Personalised Pricing – Part 2
As we noted in our previous post about personalised pricing, at the moment it’s thought that businesses are only just beginning to experiment with individualised pricing based on analysis of their customers personal data. But at the moment no-one knows a great deal about what exactly is happening. In November 2012 the UK’s Office of Fair Trading issued a “call for information” asking businesses to tell them what they were doing about personalised pricing. They published their report earlier this year (May 2013), http://www.oft.gov.uk/shared_oft/markets-work/personalised-pricing/oft1489.pdf) and it makes interesting reading.
The first observation they make is that personalised pricing exists when “different people are charged different prices for exactly the same goods or services, for reasons that are not associated with costs”, and that an alternative (and more) accurate term to describe this kind of pricing is “discriminatory pricing”. That is, the price people are being charged depends not on the product or service they are buying, but on who they are. This, or something rather similar, is actually a familiar pricing strategy which we generally accept, even when it doesn’t necessarily operate in our favour. For instance, we accept that senior citizens may be offered cheaper or even free bus travel, or that students can get a 10% discount on rail fares. But our acceptance of these pricing strategies depends on the belief that these groups are being offered a discount, rather than being charged a premium; that they are less able to pay the non-discounted price than other groups are and that there is some generalised public good from this discounting. It’s also because the discount is related to an acceptable underlying profit-loss model, so that bus travel is free and train fares are discounted only at non-peak times, or that no purchase could be made at the non-discounted price.

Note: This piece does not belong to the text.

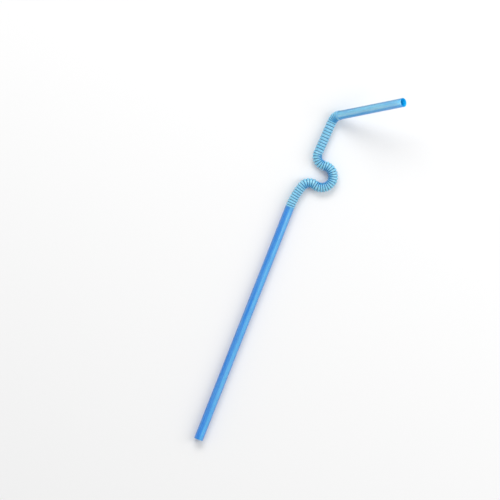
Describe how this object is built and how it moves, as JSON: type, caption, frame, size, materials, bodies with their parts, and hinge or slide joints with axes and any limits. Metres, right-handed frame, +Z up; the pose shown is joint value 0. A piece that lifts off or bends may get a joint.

The OFT report notes that whilst the growth of online purchasing and merchants’ use of customer’s personal data offers the potential to make this kind of pricing much more individualised, nothing guarantees that it will be to the benefit of the individual. They warn that “consumers should not assume that they are being offered the best deal”. They note that prices online can vary quickly, and widely, and that customers have a tendency to assume that this is to do with the business and the market. For instance, when buying airline tickets we expect prices to be cheaper the earlier we book, because the number of available seats is decreasing as the departure date approaches (until very close to departure, when supply now exceeds demand, and prices drop dramatically). But what if price differences were driven by other factors, such as the information the airline or travel site had gathered about you. This might be simply knowing the route by which you got to their site, offering you a lower price if you had clicked on an advert in the Daily Mirror than if the advert was in the FT. But what if they had already purchased your personal data from a third party and knew that you lived 20 miles of the departure airport, that they were the only carrier from that airport to your destination, and that the nearest alternative airport/carrier was 60 miles away? And what if instead of your address they were using data about your credit score or even your bank balance?
The OFT report notes that personalised pricing does have the potential to benefit customers, but only if the process is transparent. They noted that businesses “could do a lot more to make their practices more transparent about what information they are collecting, how it is being used, and give consumers real choice about this.” The OFT point out that personalised pricing is problematic if:
- consumers cannot easily avoid personalisation (i.e. the business collects their personal data and uses it to drive the offers made and the prices charged)
- consumers do not know that personalisation is occurring
- consumers cannot easily see what other customers are being offered
Given that at the moment transparency as they define it is virtually zero, and the problematic conditions they have identified are pervasively present, the rather bland OFT report and lack of further action seem curiously weak. They note that at the moment “misuse of personalised pricing is not widespread” but they base that conclusion on a voluntary call for information, to which they admit they received only a “limited response” (for which read “not many replied, they didn’t tell us much, and what they did tell us was that they were good people doing good things”. Well, as Mandy Rice Davies famously noted, “they would say that wouldn’t they”!)
Even given the limited and biased evidence examined by the OFT it seems that there are good reasons for consumers to be very wary of businesses who want to obtain, use and sell our personal data, even if they reassure us that this is a fair exchange because they can then make us personalised offers at personalised prices. We need real control of our personal data, that when we make it available we need complete clarity about how it is going to be used, and we need to ensure that this is an equitable exchange. We need the trade in personal information to be as fair as that of bananas, coffee and chocolate.